Kyrgyz bazaar trader Suyun Mamyraliev tells RFE/RL that Kazakh authorities took steps to ensure the Kyrgyz did not return: "They [Kazakh authorities] detained me and put me in a special room with nine other people. I complained and they took my passport and tore it up. They caught a citizen of Uzbekistan and deported him to Kyrgyzstan also. They treated us like dogs."
Mamyraliev said he left behind about 40 tons of goods in Kazakhstan and has no idea how to make up for the loss. His tale is similar to that of Asylbek Abdullaev, who was also detained with other fellow non-Kazakhs: "There were people with visas good until 20 December. They [Kazakh authorities] annulled the visas and these people were deported. There were Tajiks and Uzbeks, all citizens of Uzbekistan from Kara-Kalpakistan (western Uzbekistan). They were shipped across the border to Kyrgyzstan. No one has any idea where they are now."
As Abdullaev indicates, it was not only Kyrgyz who were being deported from Kazakhstan. Some Tajik citizens were also rounded up and shipped back to their homeland. Authorities in southern Kazakhstan's Zhambyl region boarded a Moscow-bound train about the same time the Kyrgyz citizens started being deported. They sent back 113 Tajik citizens who were traveling to Moscow seeking work.
An adviser to Kazakhstan's ambassador to Kyrgyzstan, Nusup Sagadiev, said the deportations were for security reasons: "This is all connected with the situation in Afghanistan. We are tightening the passport and visa regime."

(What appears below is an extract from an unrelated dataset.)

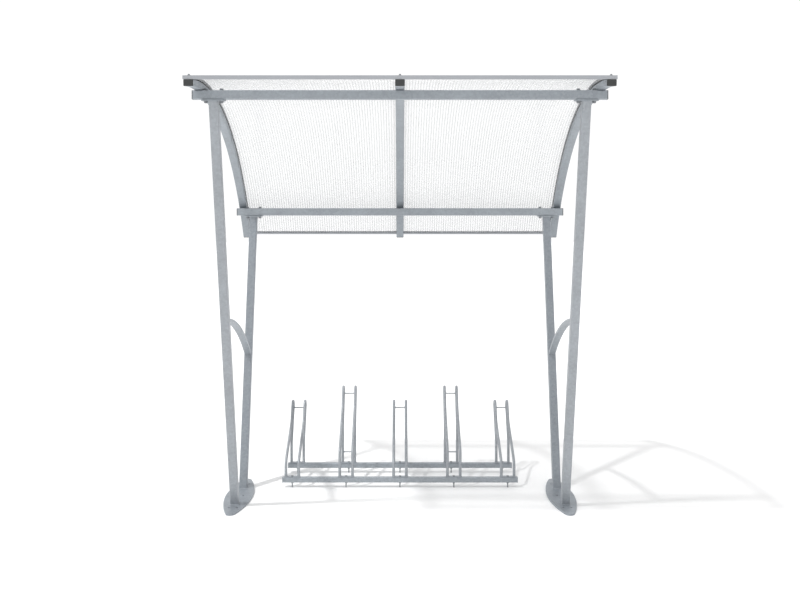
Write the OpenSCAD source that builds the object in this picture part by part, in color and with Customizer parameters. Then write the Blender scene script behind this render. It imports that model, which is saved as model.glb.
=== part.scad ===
// Bike shelter with a curved clear roof and a five-place wheel rack.
// Two V frames carry a front and a rear beam. Three curved ribs cross the
// beams and hold two multiwall sheets, clamped by cover strips on top.
// Millimetres, +Z up, +X to the right, +Y to the back. The origin lies on
// the ground, in the middle of the shelter's overall length and depth.

/* [V frames] */
// Distance between the middles of the two V frames
frame_spacing = 2022; // [1980:2:2060]
// Outside size of the square leg tube
leg_w = 50; // [40:5:60]
// Wall of the leg tube
leg_wall = 3; // [2:0.5:4]
// Outside radius of the corners of every square tube
tube_corner_r = 5; // [4:0.5:6]
// Lean of each leg from upright, in degrees
leg_lean = 15; // [13:0.5:17]
// Distance between the two legs' centre lines on the ground
leg_foot_gap = 314; // [280:2:360]

/* [Base plates] */
// Length of the elliptical base plate, front to back
plate_length = 700; // [600:10:800]
// Width of the elliptical base plate
plate_width = 168; // [140:2:220]
// Thickness of the base plate
plate_t = 12; // [8:1:16]
// Diameter of an anchor hole
anchor_d = 14; // [10:1:16]
// Distance between anchor holes across the plate
anchor_pitch_x = 50; // [40:2:60]
// Distance between rows of anchor holes along the plate
anchor_pitch_y = 235; // [225:1:250]
// Radius of the plate's two ends
plate_end_r = 28; // [22:1:50]

/* [Leg braces] */
// Radius of the brace's upper face
brace_r = 1800; // [1200:10:2400]
// Width of the brace bar
brace_w = 42; // [30:1:50]
// Thickness of the brace bar
brace_t = 16; // [6:1:20]
// Height at which the brace meets the front leg
brace_front_h = 1185; // [1100:5:1250]
// Height at which the brace meets the rear leg
brace_rear_h = 855; // [780:5:900]

/* [Beams] */
// Outside size of the square beam tube
beam_w = 50; // [40:5:60]
// Wall of the beam tube
beam_wall = 2.5; // [2:0.5:4]
// Length of each beam without its end caps
beam_length = 2242; // [2220:2:2400]
// Height of the front beam's underside
front_beam_h = 2421.5; // [2400:0.5:2440]
// Height of the rear beam's underside
rear_beam_h = 1756; // [1740:1:1780]
// Length of the head plate on a leg
head_plate_l = 128; // [120:2:140]
// Depth of the head plate, front to back
head_plate_d = 60; // [56:2:70]
// Thickness of the head plate
head_plate_t = 7; // [5:1:10]
// Total of the plate's length and depth that its clipped corners take away
head_plate_clip = 14; // [8:1:20]
// Distance between the two bolts of a head plate
head_bolt_pitch = 86; // [84:1:88]
// Diameter of the beam bolts
head_bolt_d = 12; // [8:1:12]

/* [Roof] */
// Radius of the ribs' underside
rib_r = 2117; // [2050:1:2300]
// Width of the rib tube
rib_w = 50; // [40:5:50]
// Depth of the rib tube
rib_h = 35; // [30:5:40]
// Wall of the rib tube
rib_wall = 2; // [1.5:0.5:3]
// Distance between neighbouring ribs
rib_spacing = 1090; // [1090:2:1100]
// Angle of the front end of the ribs, before the top of the arc
rib_front_angle = 4.9; // [4:0.1:6]
// Angle of the rear end of the ribs, past the top of the arc
rib_rear_angle = 54.15; // [53.5:0.05:55]
// Thickness of the multiwall sheet
sheet_t = 16; // [10:1:20]
// Thickness of the rubber seal between rib and sheet
seal_t = 2.5; // [2:0.5:4]
// Width of the cover strip over a rib
cover_w = 52; // [50:2:60]
// Thickness of the cover strip
cover_t = 2; // [2:0.5:4]
// Depth of the front edge profile
front_profile_depth = 32; // [25:1:40]
// Depth of the rear edge profile
rear_profile_depth = 12; // [12:1:30]

/* [Wheel rack] */
// Number of wheel places
places = 5; // [5:2:5]
// Distance between neighbouring wheel places
place_pitch = 350; // [320:5:370]
// Length of the two rack rails without their end plates
rail_length = 1523; // [1500:1:1640]
// Outside size of the square rail tube
rail_w = 33; // [30:1:40]
// Wall of the rail tube
rail_wall = 2; // [1.5:0.5:3]
// Height of the rails' underside
rail_h = 34; // [25:1:40]
// Depth from the middle of the base plates to the front rail
front_rail_y = 205; // [190:1:220]
// Depth from the middle of the base plates to the rear rail
rear_rail_y = 534; // [500:1:560]
// Outside diameter of a hoop tube
hoop_d = 18; // [16:1:20]
// Distance between the two tubes of a hoop pair
hoop_gap = 83; // [80:1:90]
// Height of the front bend of a low hoop
low_front_bend_h = 165; // [150:1:190]
// Height of the front bend of a high hoop
high_front_bend_h = 235; // [225:1:255]
// Height of the rear bend of a low hoop
low_rear_bend_h = 210; // [200:1:220]
// Height of the rear bend of a high hoop
high_rear_bend_h = 309; // [300:1:320]
// Lean of a hoop's upper part from upright, in degrees
finger_lean = 30; // [28:1:32]
// Distance between the front and rear line of a hoop's upper part
finger_gap = 58; // [54:1:62]
// Length of a hoop's upper part, from rear bend to top bend
finger_length = 248; // [240:1:270]
// Height of the front line's knee above the rear bend, measured along the upper part
knee_reach = 122; // [115:1:135]

/* [Hidden] */
$fn = 96;

// Heights and depths of the beams, measured from the base plates' middle
front_beam_y = -(leg_foot_gap / 2 + front_beam_h * tan(leg_lean));
rear_beam_y = leg_foot_gap / 2 + rear_beam_h * tan(leg_lean);
beam_cap_t = 4;
beam_cap_plug = 20;

// Length of the uncut leg tube, and how far it runs below the ground
leg_run = 3200;
leg_run_below = 200;

// The ribs rest on the upper rear edges of both beams. These two points and
// the radius give the middle of the rib arc, as [depth, height].
front_rest = [front_beam_y + beam_w / 2, front_beam_h + beam_w];
rear_rest = [rear_beam_y + beam_w / 2, rear_beam_h + beam_w];
arc_mid = arc_centre(front_rest, rear_rest, rib_r);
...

In Kyrgyzstan, meanwhile, authorities -- citing security concerns -- have also stepped up efforts to identify and deport illegal residents. By 2 October, Kyrgyz authorities had detained and expelled some 300 people, mostly Tajiks and Afghans. Some of the Afghans had been living in Kyrgyzstan for 20 years or more. And some of the so-called "Tajik citizens" were actually ethnic Kyrgyz who had lived in Tajikistan during the Soviet era and had fled during the Tajik civil war in the 1990s.
State control of the press makes it difficult to gather information about such matters in Uzbekistan and Turkmenistan.
But restrictions on movement and deportations are becoming increasingly common throughout Central Asia, where hard times breed mutual suspicion and all too frequently lead to unilateral moves in the name of stability and security.